Yarsanism is a heterodox religious current of Sufism established around the 11th century. Its community lives mainly in the Iranian Kurdistan (province of Kermanshah and north of Lorestan). The Kurdish maqam (which differs from the Eastern Arab, Turkish, and Persian forms) is a modal piece for tanbur, a long-necked lute, and voice. Lyrics are taken from sacred poems. Maqams are exclusively performed in religious ceremonies such as the jam, are meant to be heard only by initiates, and have been transmitted from generation to generation by the oral tradition for centuries.
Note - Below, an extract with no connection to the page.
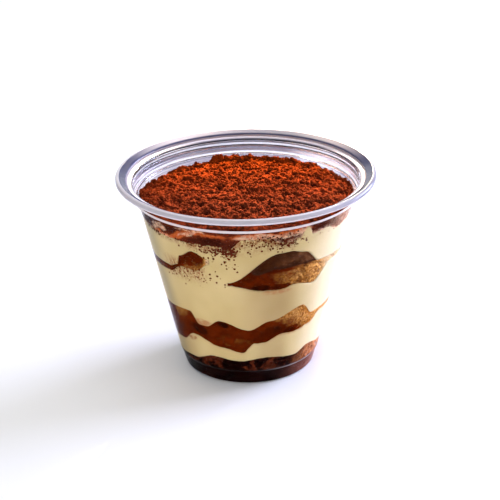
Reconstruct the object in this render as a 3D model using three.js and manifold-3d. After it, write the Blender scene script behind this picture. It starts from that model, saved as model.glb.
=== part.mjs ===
// Tiramisu in a clear plastic dessert cup: coffee-soaked ladyfingers layered with mascarpone cream under a
// thick dusting of cocoa. Millimetres, +Z up, origin at the centre of the cup's base, front toward -Y.
// Angles round the cup are degrees from the front, growing toward +X.

import * as THREE from 'three';
import { mergeVertices } from 'three/addons/utils/BufferGeometryUtils.js';
import Module from 'manifold-3d';

const wasm = await Module();
wasm.setup();

// Driving dimensions
const RIM_RADIUS = 47.5;        // outside of the rim, for a 95 mm lid
const CUP_HEIGHT = 75.1;
const SHEET = 0.6;              // thickness of the plastic
const FOOT_RADIUS = 24.3;       // outside of the foot, at its lower corner
const HEEL_HEIGHT = 1.2;        // up to here that corner is rounded
const FOOT_TOP_RADIUS = 25.8;
const FOOT_HEIGHT = 6.3;        // up to the small step where the tapered wall begins
const STEP_RISE = 0.6;
const WALL_FOOT_RADIUS = 26.2;
const FLARE_RADIUS = 38.25;     // the straight taper ends here, and the wall flares up to the ledge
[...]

This four-CD set constitutes the first recording of these pieces publicly available. Ali Akbar Moradi has recorded them for two main reasons. First, the repertoire grows thinner with time and it becomes imperative to "save" what remains of it (72 pieces, to be exact). Second, other musicians "of debatable skill" (dixit the liner notes) were preparing to release their own commodified versions. This edition comes with approbation letters from religious authorities -- liner notes also include an informative historical essay and a description of the lyrical content of each piece.
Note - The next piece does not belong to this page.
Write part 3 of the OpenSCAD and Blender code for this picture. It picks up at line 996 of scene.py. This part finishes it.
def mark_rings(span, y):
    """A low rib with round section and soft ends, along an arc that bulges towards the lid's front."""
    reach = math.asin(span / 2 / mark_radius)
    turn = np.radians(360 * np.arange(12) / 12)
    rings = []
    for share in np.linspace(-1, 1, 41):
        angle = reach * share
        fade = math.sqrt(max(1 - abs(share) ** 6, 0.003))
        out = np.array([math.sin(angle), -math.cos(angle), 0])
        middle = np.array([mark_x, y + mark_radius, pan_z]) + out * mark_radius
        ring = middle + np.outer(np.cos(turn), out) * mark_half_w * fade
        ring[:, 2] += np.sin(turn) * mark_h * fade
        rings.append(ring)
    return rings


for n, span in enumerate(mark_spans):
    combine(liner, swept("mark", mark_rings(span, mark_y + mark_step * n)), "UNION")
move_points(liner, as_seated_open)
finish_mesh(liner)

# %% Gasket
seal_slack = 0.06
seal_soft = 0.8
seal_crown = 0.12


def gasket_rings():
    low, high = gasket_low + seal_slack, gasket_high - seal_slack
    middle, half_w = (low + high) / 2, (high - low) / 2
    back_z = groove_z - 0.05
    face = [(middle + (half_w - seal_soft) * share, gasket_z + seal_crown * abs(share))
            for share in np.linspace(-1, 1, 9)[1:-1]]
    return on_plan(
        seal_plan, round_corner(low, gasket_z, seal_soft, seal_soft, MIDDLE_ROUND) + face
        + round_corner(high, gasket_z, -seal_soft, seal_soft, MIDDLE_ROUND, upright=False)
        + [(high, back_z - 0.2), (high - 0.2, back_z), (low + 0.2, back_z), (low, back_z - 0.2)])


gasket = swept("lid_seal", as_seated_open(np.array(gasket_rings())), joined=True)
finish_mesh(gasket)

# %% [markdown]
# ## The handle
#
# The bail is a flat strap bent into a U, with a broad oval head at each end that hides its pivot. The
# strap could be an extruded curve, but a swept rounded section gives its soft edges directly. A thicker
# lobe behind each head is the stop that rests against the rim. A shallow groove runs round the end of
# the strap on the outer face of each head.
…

Moradi had already released an album of Mystical Odes and Sacred Music on Inédit. This generous set (with a two-CD price tag) features him again at the two-string tanbur. His warm voice is occasionally overdubbed to recreate call-and-response figures. Some maqams are less than two minutes long, only a handful last more than five, and all have a kind of light solemnity found only in Islam-related sacred music. Moradi puts all the necessary sincerity and emotion to push these songs beyond their sometime linear musical structures. There is a lot of richness in the variations from track to track, but this album is better appreciated one disc at a time. Sound quality is excellent, making this an invaluable document about a declining culture.